Here’s a screenshot of the NYT right this moment:
Somehow the combination of Maude’s death, the impending flu epidemic (if not now, soon), continued immigration sadness, the professor suspected in shooting, Iraq still slow-disintegrating, and the incredibly depressing potential re-rise of the monied financial classes. It makes me want to just throw up my hands or hide under a pillow.
Luckily I’ve got my thesis students’ final products to console me. At Barnard, we do this every year, a full-year project where students are encouraged to move from consumers to producers of knowledge. I’m exhausted by this, but very proud of all of them. This year was special in that I managed 9 theses, way more than I would consider good for anyone. I spent a good 10 hours a week on average with these students, between individual meetings, reading and commenting, advising, cajoling. And the last few weeks have nearly broken me.
But here they are:
- An comparative analysis of images of women in Seventeen magazine images (1958, 1980, 2008)

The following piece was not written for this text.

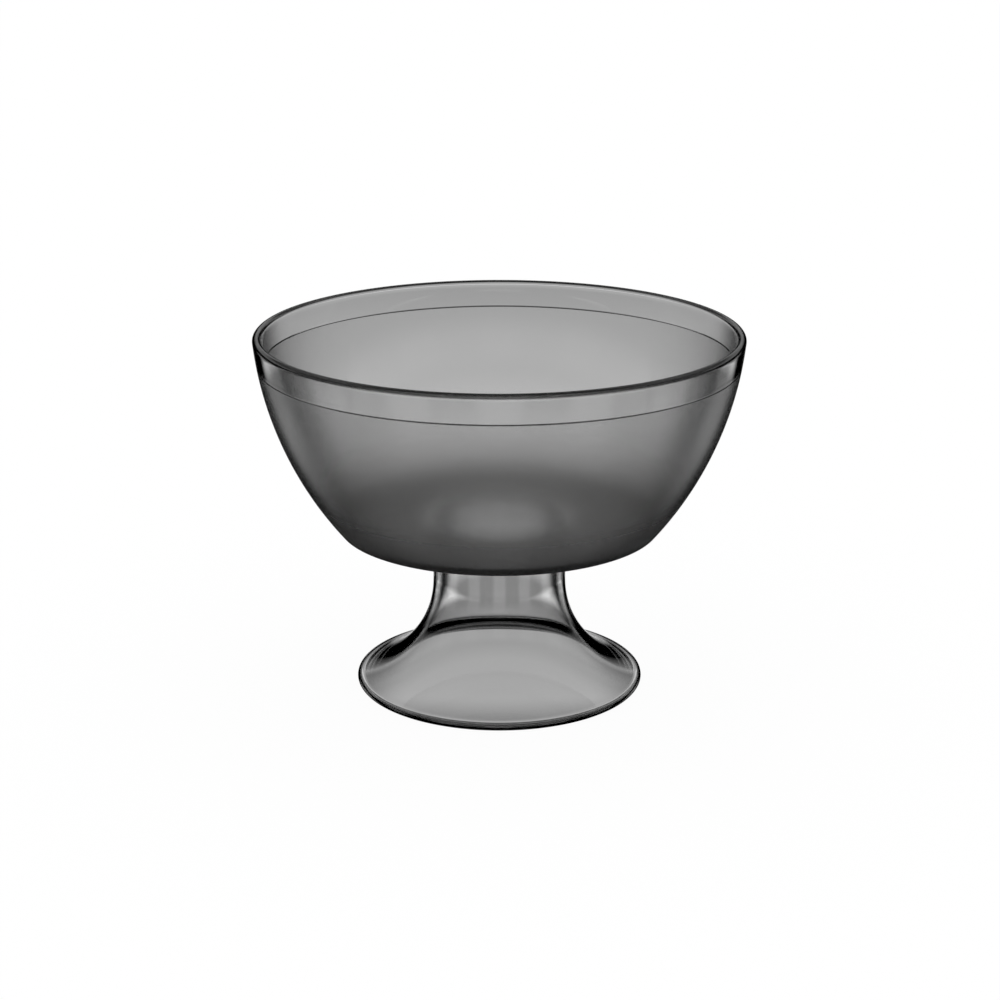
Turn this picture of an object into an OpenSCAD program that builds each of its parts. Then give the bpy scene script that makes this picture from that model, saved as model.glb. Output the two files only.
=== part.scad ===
// Footed dessert glass, moulded in smoke-tinted transparent plastic.
// An open bowl with a polished band round its lip stands on a hollow trumpet foot.
// The foot's end face seats under the bowl's floor, round a spigot ring that centres it.
// Millimetres, +Z up. The origin is the centre of the plane that the glass stands on.

/* [Bowl] */
// Outside diameter at the lip
rim_d = 120; // [110:0.5:130]
// Height of the bowl, from its flat underside to the top of the lip
bowl_h = 49.2; // [44:0.1:56]
// Outside diameter where the wall would meet the underside in a sharp corner
bowl_base_d = 79.5; // [70:0.5:88]
// Radius of the one arc that the outside of the wall follows
wall_arc_r = 88; // [75:0.5:110]
// Thickness of the wall, which is fully rounded at the lip
wall_t = 2.2; // [1.6:0.1:3]
// Thickness of the flat floor
floor_t = 2.3; // [1.8:0.1:3.5]
// Outside rounding of the bottom corner
corner_r = 0.6; // [0.3:0.1:1.5]
// Inside rounding between the wall and the floor
inner_corner_r = 1.5; // [0.5:0.1:4]

/* [Polished band] */
// Depth of the polished band, from the top of the lip to the fine groove below it
band_h = 7.15; // [5:0.05:12]
// Width of the groove that parts the polished band from the frosted wall
groove_w = 0.4; // [0.2:0.05:0.8]
// Depth of that groove
groove_depth = 0.12; // [0.05:0.01:0.3]

/* [Foot] */
// Height of the foot, from the table to its end face under the bowl
foot_h = 41.1; // [36:0.1:50]
// Outside diameter of the foot's plate
foot_d = 72; // [64:0.5:84]
// Outside diameter of the stem at its end face
stem_d = 32.8; // [28:0.1:38]
// Draft of the stem's outside, wider towards the table, in degrees
stem_draft = 0.75; // [0.25:0.05:2]
// Radius of the flare between the stem and the plate
flare_r = 25.3; // [18:0.1:28]
// Thickness of the plate's fully rounded edge
edge_t = 2.6; // [2:0.1:3.5]

/* [Foot inside] */
// Thickness of the stem's wall at its end face
stem_wall = 1.5; // [1.2:0.1:2.4]
// Draft of the bore, wider towards the table, in degrees
bore_draft = 0.5; // [0.25:0.05:1.5]
// Radius of the flare inside the foot
inner_flare_r = 30.5; // [24:0.1:32.5]
// Width of the flat ring that the glass stands on
rest_ring_w = 0.6; // [0.4:0.1:3]

/* [Joint] */
// Depth of the spigot ring under the bowl's floor
spigot_h = 3; // [2:0.1:5]
// Thickness of the spigot ring
spigot_wall = 1.6; // [1.2:0.1:2.4]
// Gap all round between the spigot ring and the mouth of the bore
spigot_gap = 0.1; // [0.05:0.01:0.2]
// Lead-in chamfer at the end of the spigot ring
lead_in = 0.4; // [0.2:0.1:0.8]

/* [Hidden] */
// Furthest that the chord of a drawn arc lies from the true arc
arc_tolerance = 0.005;
// Coarsest step of a drawn arc, in degrees
arc_step_max = 15;
$fn = 180;

// Places in the half section are [distance from the axis, height above the table].
floor_z = foot_h + floor_t;
rim_z = foot_h + bowl_h;
lip_r = wall_t / 2;
lip_centre = [rim_d / 2 - lip_r, rim_z - lip_r];
base_corner = [bowl_base_d / 2, foot_h];
wall_centre = circle_centre(lip_centre, wall_arc_r - lip_r, base_corner, wall_arc_r);
inner_arc_r = wall_arc_r - wall_t;

bore_r = stem_d / 2 - stem_wall;
spigot_r = bore_r - spigot_gap;
edge_r = edge_t / 2;
edge_centre = [foot_d / 2 - edge_r, edge_r];
rest_inner = [edge_centre[0] - rest_ring_w, 0];
stem_top = [stem_d / 2, foot_h];
bore_top = [bore_r, foot_h];

// Direction from one point to another, in degrees
function heading(from, to) = atan2(to[1] - from[1], to[0] - from[0]);

// Point at an angle on the circle of radius r about a centre
function on_circle(centre, r, angle) = centre + r * [cos(angle), sin(angle)];

// Points along an arc about a centre, from one angle to another
function arc(centre, r, from, to) =
    let (step = min(arc_step_max, 2 * acos(1 - arc_tolerance / r)))
    let (count = ceil(abs(to - from) / step))
    [for (i = [0:count]) on_circle(centre, r, from + (to - from) * i / count)];

// Centre that lies p_r from p and q_r from q, on the side nearer the axis
function circle_centre(p, p_r, q, q_r) =
    let (d = norm(q - p))
    let (along = (q - p) / d)
    let (a = (p_r * p_r - q_r * q_r + d * d) / (2 * d))
    p + a * along + sqrt(p_r * p_r - a * a) * [along[1], -along[0]];

// Centre of a rounding of radius r between a height z below and the wall arc of radius arc_r
function corner_centre(arc_r, r, z) =
    let (dz = z + r - wall_centre[1])
    [wall_centre[0] + sqrt((arc_r - r) * (arc_r - r) - dz * dz), z + r];

// Centre of a flare of radius r that touches a wall falling from top with the given draft,
// and whose centre lies p_r from p
function flare_centre(top, draft, r, p, p_r) =
    let (t = tan(draft))
    let (reach = top[0] + (top[1] - p[1]) * t + r / cos(draft) - p[0])
    let (rise = (t * reach + sqrt(p_r * p_r * (1 + t * t) - reach * reach)) / (1 + t * t))
    p + [reach - t * rise, rise];

// Outside of the bowl's wall, from the rounded bottom corner up to the lip, with its groove
function bowl_outside() =
    let (corner = corner_centre(wall_arc_r, corner_r, foot_h))
    let (low = heading(wall_centre, corner))
    let (high = heading(wall_centre, lip_centre))
    let (groove = asin((rim_z - band_h - wall_centre[1]) / wall_arc_r))
    let (half = asin(groove_w / 2 / wall_arc_r))
    concat(
        arc(corner, corner_r, -90, low),
        arc(wall_centre, wall_arc_r, low, groove - half),
        [on_circle(wall_centre, wall_arc_r - groove_depth, groove)],
        arc(wall_centre, wall_arc_r, groove + half, high),
        arc(lip_centre, lip_r, high, high + 180)
    );

// Inside of the bowl, from the lip down to the middle of the floor
function bowl_inside() =
    let (corner = corner_centre(inner_arc_r, inner_corner_r, floor_z))
    let (low = heading(wall_centre, corner))
    concat(
        arc(wall_centre, inner_arc_r, heading(wall_centre, lip_centre), low),
        arc(corner, inner_corner_r, low, -90),
        [[0, floor_z]]
    );

// Underside of the bowl, with the spigot ring that enters the foot
function bowl_underside() = [
    [0, foot_h],
    [spigot_r - spigot_wall, foot_h],
    [spigot_r - spigot_wall, foot_h - spigot_h],
    [spigot_r - lead_in, foot_h - spigot_h],
    [spigot_r, foot_h - spigot_h + lead_in],
    [spigot_r, foot_h]
];

// Outside of the foot: drafted stem, flare, rounded edge and resting ring
function foot_outside() =
    let (flare = flare_centre(stem_top, stem_draft, flare_r, edge_centre, flare_r + edge_r))
    let (edge = heading(flare, edge_centre))
    concat(
        [stem_top],
        arc(flare, flare_r, 180 + stem_draft, 360 + edge),
        arc(edge_centre, edge_r, 180 + edge, -90)
    );

// Inside of the foot, from the resting ring up through the flare and the bore
function foot_inside() =
    let (flare = flare_centre(bore_top, bore_draft, inner_flare_r, rest_inner, inner_flare_r))
    concat(
        arc(flare, inner_flare_r, 360 + heading(flare, rest_inner), 180 + bore_draft),
        [bore_top]
    );

module bowl() {
    color("dimgray", 0.7)
        rotate_extrude()
            polygon(concat(bowl_underside(), bowl_outside(), bowl_inside()));
}

module pedestal_foot() {
    color("gray", 0.6)
        rotate_extrude()
            polygon(concat(foot_outside(), foot_inside()));
}

bowl();
pedestal_foot();
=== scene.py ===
from math import asin, atan2, cos, degrees, pi, radians, sin, sqrt, tan

import bpy
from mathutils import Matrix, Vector


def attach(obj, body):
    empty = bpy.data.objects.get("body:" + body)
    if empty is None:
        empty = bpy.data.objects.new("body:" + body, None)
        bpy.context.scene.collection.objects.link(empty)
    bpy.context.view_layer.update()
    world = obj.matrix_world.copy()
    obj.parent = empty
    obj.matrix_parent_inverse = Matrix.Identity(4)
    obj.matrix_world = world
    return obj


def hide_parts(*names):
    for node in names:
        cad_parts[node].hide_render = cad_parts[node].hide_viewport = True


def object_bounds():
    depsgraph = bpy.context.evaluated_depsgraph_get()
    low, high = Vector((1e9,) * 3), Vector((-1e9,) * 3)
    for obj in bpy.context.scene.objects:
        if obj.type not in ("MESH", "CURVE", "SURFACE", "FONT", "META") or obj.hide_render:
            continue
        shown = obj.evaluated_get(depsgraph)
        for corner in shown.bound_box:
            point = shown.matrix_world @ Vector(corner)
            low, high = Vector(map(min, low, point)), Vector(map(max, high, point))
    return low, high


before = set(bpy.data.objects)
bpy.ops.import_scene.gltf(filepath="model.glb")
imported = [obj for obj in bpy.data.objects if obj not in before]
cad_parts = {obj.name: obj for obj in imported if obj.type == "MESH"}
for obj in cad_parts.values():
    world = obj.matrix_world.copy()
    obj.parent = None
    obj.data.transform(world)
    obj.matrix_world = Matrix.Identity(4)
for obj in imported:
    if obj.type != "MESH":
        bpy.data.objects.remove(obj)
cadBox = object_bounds()
mm = 0.001


def toLinear(hexColor, alpha=1.0):
    # sRGB hex, such as "8a8a8c", to the linear values that Blender's sockets take
    shares = [int(hexColor[i:i + 2], 16) / 255 for i in (0, 2, 4)]
    return [s / 12.92 if s <= 0.04045 else ((s + 0.055) / 1.055) ** 2.4 for s in shares] + [alpha]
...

- A critical examination of the DSM and the means by which practitioners diagnose eating disorders
- A study of organizational decoupling in high- and low-performing public and charter schools in NYC
- A survey analysis of self-image and dieting/exercise patterns of college women
- An analysis of the institutional bases of diaspora identity, using the case of Armenians in the Northeast
- A study of 2nd generation Chinese immigrants and the ways they use social institutions in college to integrate into the US and maintain Chinese identity
- An examination of how technology changes the authoritative use of media, with a focus on the internet and a quantitative study of Twitter
- A James March-inspired study of high-stakes, high-ambiguity decision making, namely how college seniors manage the work of deciding what to do post-college.
- And, a study of how midwives are differentially able to manage their ideologies of women’s empowerment in the context of the medicalization of pregnancy.
Good for you, Barnard sociology women. Good for you.